Remembering Peter Schjeldahl
It’s 1982: Peter Schjeldahl was writing scintillating criticism for the Village Voice and artists were still climbing the stairs to pick up supplies at Pearl Paint and Eastern Artists.

Remembering Peter Schjeldahl

The Village Voice honors Peter Schjeldahl, a former Voice critic who recently passed away. In addition to publishing one of their favorite pieces of his, the current editor for the paper memorializes him fondly. 


Village Voice Editor’s note: Though I was a big fan, I never met Peter Schjehldahl in person. We only crossed paths on the pages of the Voice, in the 1990s, with him writing the lead, full-page art review most weeks while I was turning out the occasional Jockbeat article. Some years ago, though, after he’d been the New Yorker’s art critic for decades, we connected through our mutual admiration for, and writings about, the photographer Mark Morrisroe, who died of AIDS in 1989. 

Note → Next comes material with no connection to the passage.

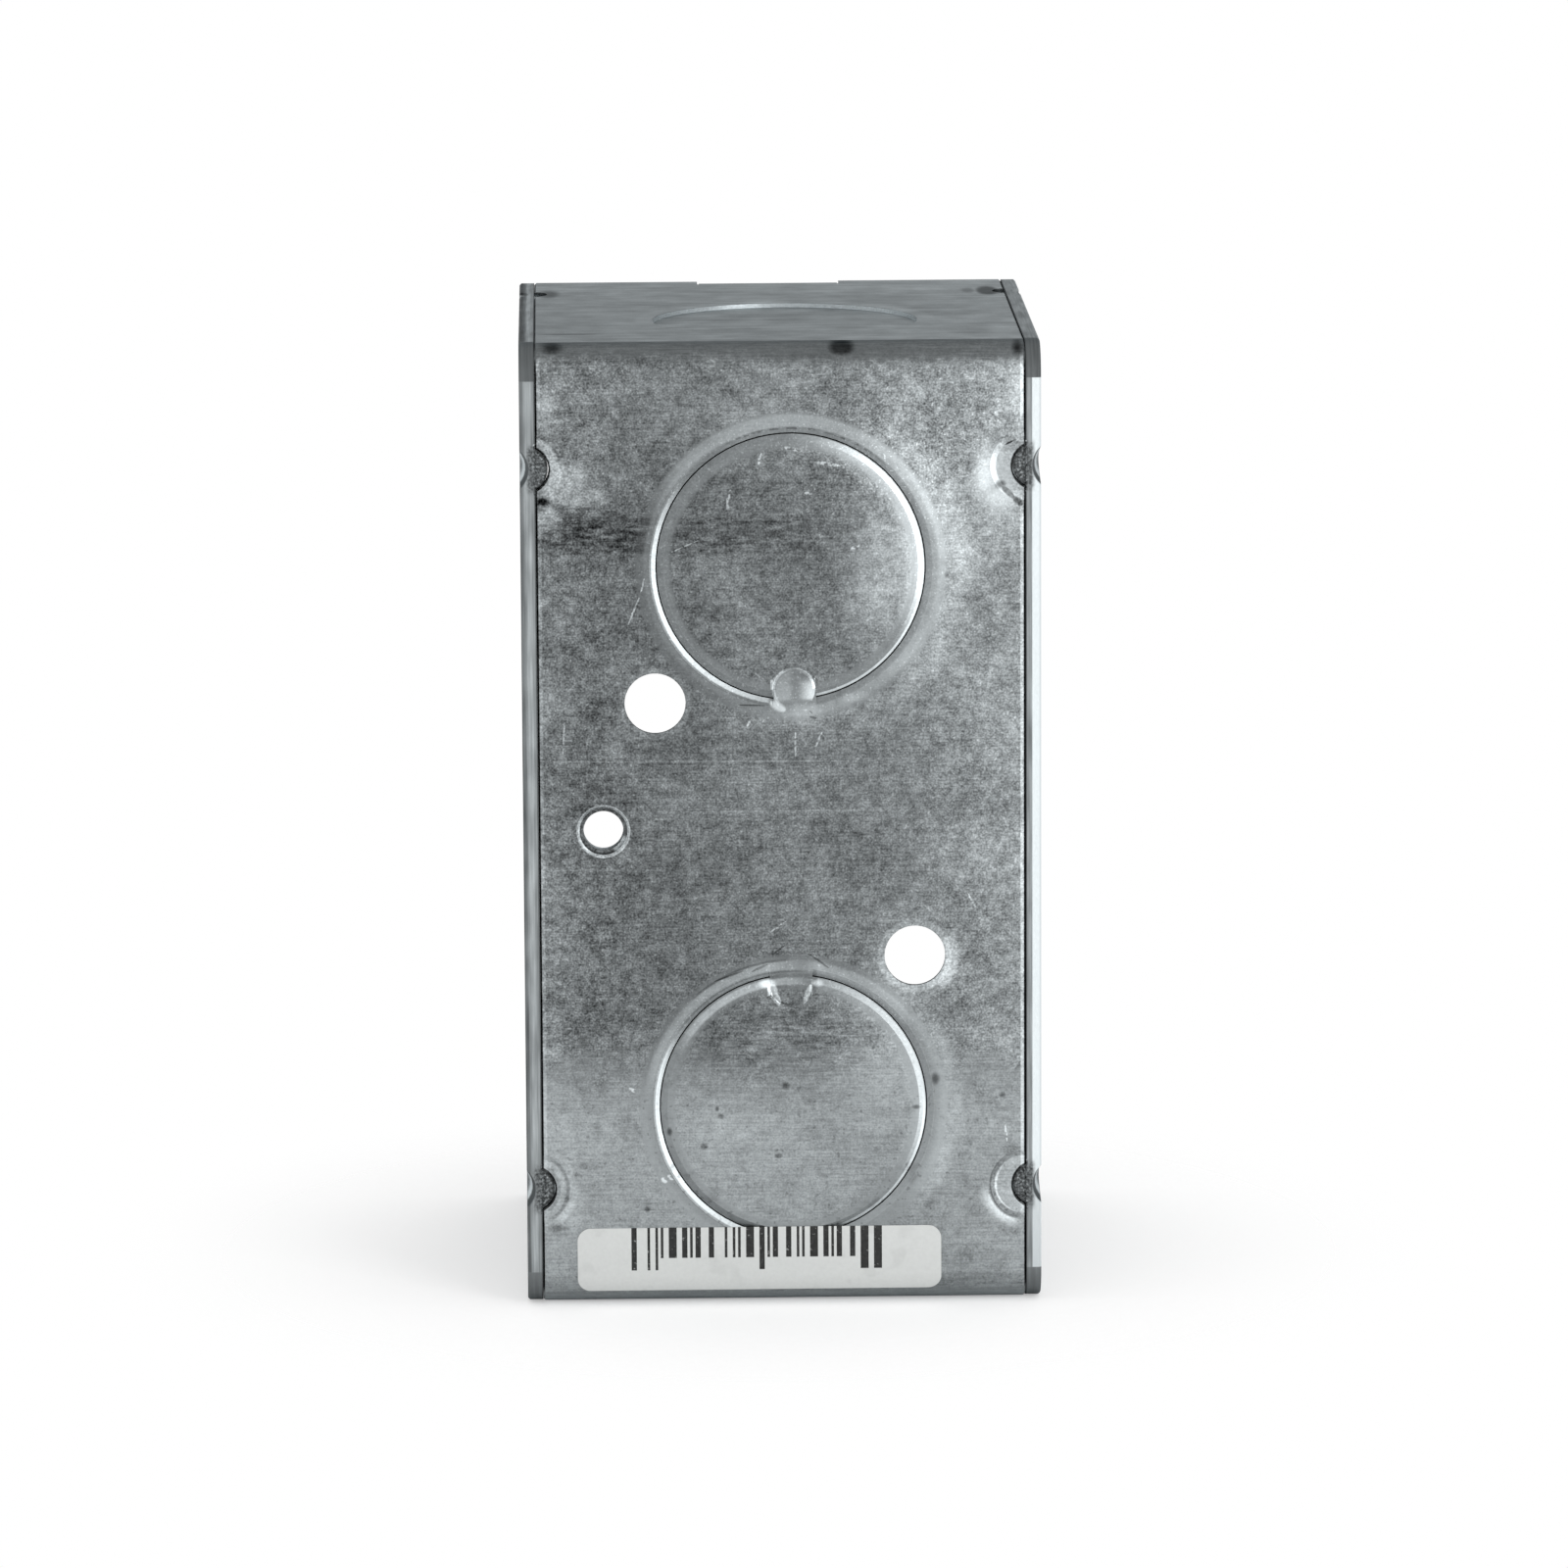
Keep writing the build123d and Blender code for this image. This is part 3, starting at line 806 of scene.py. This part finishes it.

Then, in 2018, Schjeldahl wrote an essay about one of the Voice’s periodic deaths, and I pointed out to him that the New Yorker’s vaunted fact-checkers had made an error about the location of the Voice’s offices. His reply, characteristically witty and channeling a bit of William Blake, instantly went into my wish-I’d-written-that folder: “The NYer checkers are as superhumanly anal as ever—on the print side, as very much opposed to the crazy berserk online mill.”